La brecha digital afecta a uno de cada tres ciudadanos y la Administración debe garantizar sus derechos sociales
La campaña de recogida de firmas que ha lanzado el valenciano Carlos San Juan de Laorden para exigir atención personal en las sucursales bancarias ha tenido un impacto social insólito. Su éxito revela alguna falla de fondo y demasiado invisible: la brecha digital debería dejar de ser un tópico fino de la conversación pública para convertirse en el signo de un abandono egoísta por parte de la nueva sociedad digital. “Tengo casi 80 años y me entristece mucho ver que los bancos se han olvidado de las personas mayores como yo. Ahora casi todo es por internet”, arrancaba la petición de este urólogo y cirujano que ya suma más de 350.000 firmas en la plataforma digital Change.org.
El fuerte y rápido apoyo recibido por esta iniciativa evidencia una demanda creciente por una parte de la sociedad que no exige nada demasiado subversivo: no ser dejada de lado por las entidades financieras cuando captar sus pequeños ahorros ha perdido ya interés para ellas ante el bajo precio del dinero.
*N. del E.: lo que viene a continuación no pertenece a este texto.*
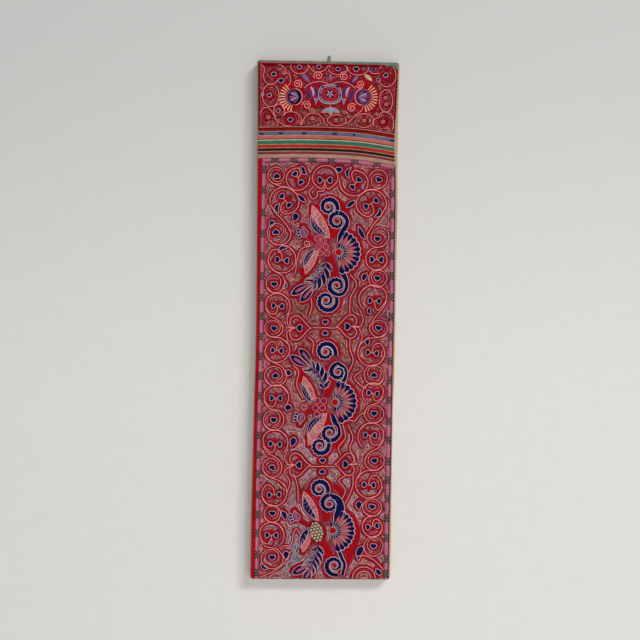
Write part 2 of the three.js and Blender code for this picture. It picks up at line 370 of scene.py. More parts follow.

Decenas de miles de personas se han sentido reflejadas en el “soy mayor, pero no idiota” de San Juan y probablemente son solo una parte de las muchas más que hacen cola fuera de las sucursales bancarias todavía abiertas, a la espera de ser atendidas en franjas horarias reducidas o pidiendo ayuda a desconocidos para pagar un recibo a través del cajero.
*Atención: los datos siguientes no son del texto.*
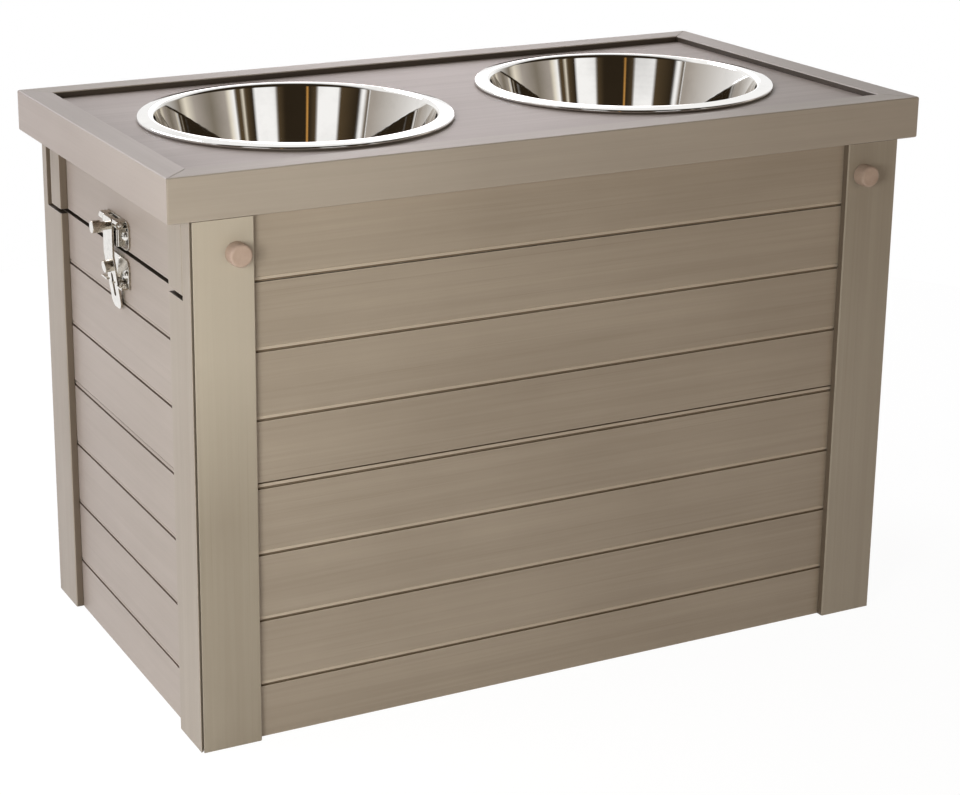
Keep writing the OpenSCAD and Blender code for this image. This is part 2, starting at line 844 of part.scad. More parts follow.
front_panel_lower();
front_panel_upper();
back_panel_lower();
back_panel_upper();
left_panel_lower();
left_panel_upper();
right_panel_lower();
right_panel_upper();
front_left_post_front();
front_left_post_side();
front_right_post_front();
front_right_post_side();
back_left_post_back();
back_left_post_side();
back_right_post_back();
back_right_post_side();
front_left_batten();
front_right_batten();
back_left_batten();
back_right_batten();
batten_screws();
floor_board();
front_floor_cleat();
back_floor_cleat();
left_floor_cleat();
right_floor_cleat();
left_peg();
right_peg();
left_keeper();
right_keeper();
keeper_screws();
tray_front_rail();
tray_back_rail();
tray_left_rail();
tray_right_rail();
top_panel();
front_top_cleat();
back_top_cleat();
left_lid_board();
right_lid_board();
front_left_cheek();
back_left_cheek();
front_right_cheek();
back_right_cheek();
left_hasp_plate();
right_hasp_plate();
hasp_screws();
left_hinge_pin();
right_hinge_pin();
left_latch_arm();
right_latch_arm();
left_arm_studs();
right_arm_studs();
left_bowl();
right_bowl();
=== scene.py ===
# %% [markdown]
# # An elevated dog feeder with storage
# This is a boarded box that stands on the floor. Its lid is a tray with two round holes, a steel bowl
# lies in each hole, and a small latch on each short side holds the lid down. Two round pegs stand out
# of the front posts. The solids come finished from the CAD model, in metres. Here each of them gets
# its surface: soft edges, grain, bright steel. We work in cells, as in a notebook, and look at what
# each cell prints before we go on.

# %% Load the solids
import json
import math
import bpy
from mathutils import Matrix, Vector


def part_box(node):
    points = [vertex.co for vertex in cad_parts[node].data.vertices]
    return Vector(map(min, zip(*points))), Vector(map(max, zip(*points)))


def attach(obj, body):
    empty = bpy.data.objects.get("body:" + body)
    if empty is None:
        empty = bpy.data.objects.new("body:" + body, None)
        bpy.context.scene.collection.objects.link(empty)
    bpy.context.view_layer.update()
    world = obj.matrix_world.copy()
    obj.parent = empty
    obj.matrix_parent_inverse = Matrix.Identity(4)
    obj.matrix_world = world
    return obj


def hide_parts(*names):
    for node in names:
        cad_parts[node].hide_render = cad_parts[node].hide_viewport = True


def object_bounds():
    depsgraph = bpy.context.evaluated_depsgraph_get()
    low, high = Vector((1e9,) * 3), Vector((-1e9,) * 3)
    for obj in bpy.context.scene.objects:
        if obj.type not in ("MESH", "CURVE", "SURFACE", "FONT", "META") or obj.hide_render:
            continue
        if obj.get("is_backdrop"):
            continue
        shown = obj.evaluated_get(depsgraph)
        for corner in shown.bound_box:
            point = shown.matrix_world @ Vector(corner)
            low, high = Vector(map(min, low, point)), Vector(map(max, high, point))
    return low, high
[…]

El problema no afecta solo a los bancos. El último informe de Cáritas y la Fundación Foessa indica que la brecha digital se ha convertido en un nuevo factor de exclusión social; una especie de analfabetismo del siglo XXI que la pandemia de la covid-19 y el proceso acelerado de digitalización han intensificado en casi todos los ámbitos de la vida cotidiana. Un 35% de la población —es decir, uno de cada tres ciudadanos— se siente afectada por lo que se denomina apagón digital. La expresión designa no solo el hecho de no disponer del instrumental apropiado (móviles suficientemente competentes, por ejemplo), sino carecer de una conexión adecuada o de las habilidades necesarias para su manejo. Un 17% de los hogares en exclusión severa manifiesta haber perdido oportunidades de empleo, formación o incluso de ayudas por mala conexión a internet. Esa brecha podría intensificarse en los próximos años ante un modelo de recuperación que pone la digitalización en el centro de la vida económica y social y es una de las prioridades del Gobierno en su estrategia de transformación y mejora de la productividad.
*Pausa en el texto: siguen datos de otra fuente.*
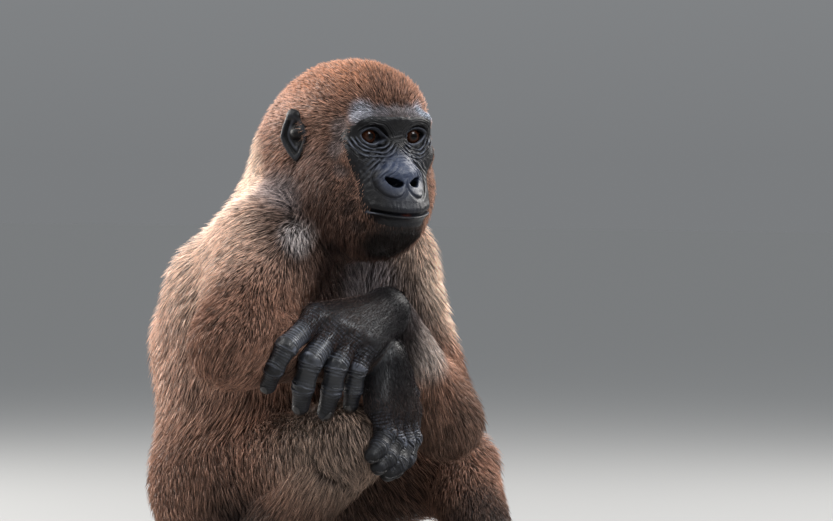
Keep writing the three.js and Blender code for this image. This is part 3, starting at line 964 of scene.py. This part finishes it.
def skin_relief_group():
    """Fine creases and pores of bare skin, as a height."""
    sockets = {"Crease Size": 1100.0, "Pores": 0.3, "Crease Run": 0.0, "Crease Depth": 0.0}
    tree, given, out = group("skin_relief", sockets, {"Height": "Float"})
    sway = {0: noise(tree, 260.0, 3.0, "Color"), 1: (0.0016,) * 3, 2: object_place(tree)}
    moved = node(tree, "VectorMath", sway, operation="MULTIPLY_ADD").outputs[0]
    cells = {"Vector": moved, "Scale": given["Crease Size"]}
    cells = node(tree, "TexVoronoi", cells, feature="SMOOTH_F1").outputs["Distance"]
    folds = {"Vector": moved, "Scale": 420.0, "Detail": 2.0, "Roughness": 0.6}
    folds = node(tree, "TexNoise", folds, noise_type="RIDGED_MULTIFRACTAL").outputs["Fac"]
    grain = times(tree, noise(tree, 2200.0, 2.0), given["Pores"])
    height = reckoned(tree, "ADD", times(tree, cells, -0.5), grain)
    height = reckoned(tree, "ADD", times(tree, folds, 0.3), height)
    wave = reckoned(tree, "COSINE", times(tree, given["Crease Run"], ROUND))
    wave = times(tree, ranged(tree, wave, -1.0, 0.6), given["Crease Depth"])
    height = reckoned(tree, "ADD", times(tree, wave, 1.5), height)
    feed(tree, out, {"Height": height})
    return tree


def material(name, **values):
    """A finish with its shader's values, named like the shader's inputs."""
    made = bpy.data.materials.new(name)
    made.use_nodes = True
    tree = made.node_tree
    tree.nodes.clear()
    shader = node(tree, "BsdfPrincipled")
    for key, value in values.items():
        shader.inputs[key.replace("_", " ").title().replace("Ior", "IOR")].default_value = value
    node(tree, "OutputMaterial", {"Surface": shader.outputs["BSDF"]})
    return made, tree, shader


def raised(tree, relief, distance, strength, **values):
    """The way the skin faces over its fine relief."""
    height = placed(tree, relief, **values).outputs["Height"]
    inputs = {"Height": height, "Distance": distance, "Strength": strength}
    return node(tree, "Bump", inputs).outputs["Normal"]


def bare_skin_material(relief):
    """Near-black skin with a cool sheen, reddish inside the lips. The sheen is partly a real coat and
    partly painted: a pale bluish nose, paler upper lip and fingers and pale fold crests as painted
    highlights, and near-black nostrils as painted shade.
    """
    made, tree, shader = material("bare black skin", coat_roughness=0.32, specular_ior_level=0.3)
    cloud = noise(tree, 60.0, 5.0)
    skin = blended(tree, cloud, colour(10, 9, 10), colour(21, 20, 23))
    # The nose is painted pale bluish grey: a painted reflection of the sky, besides the real coat sheen
    # given there.
    nose = near_place(tree, H(24, 0, -40), 15, 33)
    skin = blended(tree, times(tree, nose, 0.85), skin, colour(56, 66, 90))
    sheen = times(tree, nose, 0.22)
    # The fingers are painted a little paler and bluer than the face: a painted sheen, besides the real
    # coat sheen given there.
    for place in ((-140, -205, 252), (-100, -222, 252)):
        fingers = near_place(tree, place, 36, 66)
        skin = blended(tree, times(tree, fingers, 0.8), skin, colour(27, 28, 32))
        sheen = reckoned(tree, "MAXIMUM", sheen, times(tree, fingers, 0.6))
    # The upper lip is painted a little paler and bluer: a painted sheen.
    skin = painted(tree, skin, [(H(28, 0, -67), 10, 30, 0.6, (44, 46, 54))])
    # The crests of the folds are painted paler and bluer: a painted highlight, which the attribute ridge
    # carries.
    ridge = times(tree, attribute(tree, "ridge"), 0.95)
    skin = blended(tree, ridge, skin, colour(98, 102, 114))
    spots = [(H(33, -2, -81.5), 2, 8, 0.75, (104, 50, 38))]
    for side in (-1, 1):
        # Inside the nostrils the skin is painted near black: painted shade in the holes.
        spots.append((H(20, side * 12.5, -47.5), 5, 9, 1.0, (8, 7, 7)))
        spots.append((H(-67, side * 79.5, -2), 30, 45, 0.7, (12, 11, 12)))
    marks = {name: attribute(tree, name) for name in ("crease_run", "crease_depth")}
    look = {
        "Base Color": painted(tree, skin, spots),
        "Roughness": ranged(tree, cloud, 0.0, 1.0, 0.28, 0.48),
        "Coat Weight": sheen,
        "Normal": raised(tree, relief, 0.0005, 1.0, crease_size=1100.0, pores=0.3, **marks),
    }
    feed(tree, shader, look)
    return made


def nail_material():
    """Dark horn, mottled paler."""
    made, tree, shader = material("dark horn", roughness=0.28, coat_weight=0.3)
    horn = blended(tree, noise(tree, 180.0, 3.0), colour(20, 18, 18), colour(40, 36, 35))
    feed(tree, shader, {"Base Color": horn})
    return made


def under_coat_material(markings_and_painted_shading, relief):
    """The skin beneath the coat, with the coat's colours by place much darkened."""
    made, tree, shader = material("skin under the coat", roughness=0.85)
    mark = placed(tree, markings_and_painted_shading).outputs["Colour"]
    dark = blended(tree, 1.0, mark, (0.30, 0.28, 0.27, 1.0), "MULTIPLY")
    facing = raised(tree, relief, 0.0006, 0.6, crease_size=500.0, pores=0.6)
    feed(tree, shader, {"Base Color": dark, "Normal": facing})
    return made


# The iris from its middle out: the share of 10 mm and the colour there.
IRIS = [
    (0.0, (2, 2, 2)),
    (0.30, (3, 2, 2)),
    (0.37, (40, 20, 10)),
    (0.62, (62, 32, 16)),
    (0.84, (44, 23, 12)),
    (0.91, (16, 9, 6)),
    (0.95, (46, 29, 20)),
    (1.0, (84, 60, 48)),
]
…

El proceso necesario de digitalización debe proteger tanto a quienes están menos familiarizados como a quienes están excluidos del acceso a una buena conexión y a un móvil apto. El sector público en todos sus niveles deberá preservar durante el tiempo que haga falta servicios presenciales de atención que faciliten trámites administrativos, médicos, económicos o legales, y en ese sentido va el plazo de un mes que ha dado el Gobierno a los bancos para resolver los problemas de atención presencial detectados. La digitalización como espacio de confort de las nuevas generaciones no debería ser la contracara de la angustia de quienes no pueden, no quieren o no saben manejarse en la esfera digital.